Today, the Federal Emergency Management Agency (FEMA) announced its 2019 traditional reinsurance placement for the National Flood Insurance Program (NFIP).

According to FEMA’s press release, the agency transferred $1.32 billion of the NFIP’s financial risk to the private reinsurance market. In total, since August 2018, FEMA has now transferred $1.82 billion of the NFIP’s flood risk to the private sector. To learn more about Carlton Fields’ representation of FEMA, please continue reading below.
The Federal Emergency Management Agency (FEMA) recently announced that it successfully closed a $500 million reinsurance placement for the National Flood Insurance Program (NFIP) backed by a catastrophe (CAT) bond. Carlton Fields is pleased to announce that it represented FEMA on this transaction.
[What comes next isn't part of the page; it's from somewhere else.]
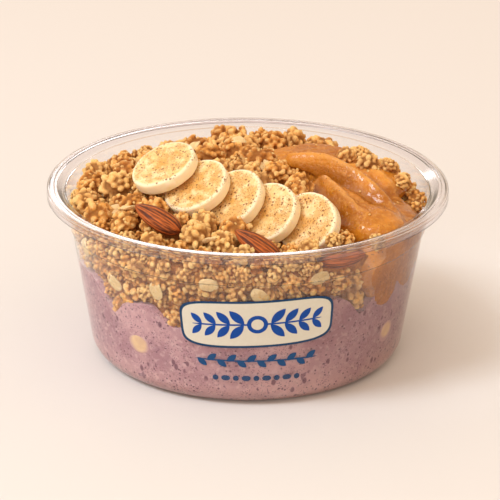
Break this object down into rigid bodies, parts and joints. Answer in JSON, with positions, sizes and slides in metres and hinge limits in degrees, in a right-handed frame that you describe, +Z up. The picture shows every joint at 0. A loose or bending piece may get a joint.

The bond is a first-of-its-kind for the federal government; it is the first flood-only CAT bond and the only CAT bond issued on behalf of the NFIP. The transaction, which was originally targeted to be a $275 million placement, grew to $500 million based on strong investor demand.
“Transferring risk of this type to capital markets is a growing area of reinsurance and it’s easy to see why,” said Robert Shapiro, an attorney in the Carlton Fields’ Washington D.C. office and lead attorney advising FEMA on the transaction, working with D.C. attorney Roland Goss. “It’s a win for every stakeholder. The insurance and reinsurance industries are free to deploy their capital in more meaningful ways and the government can better manage its financial risk which, at the end of the day, is the taxpayers’ risk.”
To facilitate the transaction, FEMA entered into a three-year reinsurance agreement with Hannover Re (Ireland) Designated Activity Company (DAC), a reinsurance company. Hannover Re acted as a “transformer,” transferring $500 million of the NFIP’s financial risk to capital markets investors by sponsoring the issuance of a catastrophe bond through a special purpose reinsurer.
Under the agreement, Hannover Re will indemnify FEMA for a portion of flood claims that result from qualifying flood events that occur between August 1, 2018 and July 31, 2021. The agreement is structured to cover, for a given flood event, 3.5 percent of losses between $5 billion and $10 billion, and 13 percent of losses between $7.5 billion and $10 billion.
“Reinsurance is a lynchpin to help strengthen the financial framework of the NFIP,” said David Maurstad, chief executive of the National Flood Insurance Program. “Engaging capital markets was the logical next step in maturing the NFIP Reinsurance Program in a way that benefits policyholders and taxpayers and expands the role of the private markets in managing flood risk in the United States.”
Carlton Fields has also represented Citizens Insurance Corporation in the issuance by Everglades Re of six CAT Bonds since 2012, including a $1.5 billion bond, the largest CAT Bond ever issued. Carlton Fields also represents Citizens in its purchase of traditional reinsurance.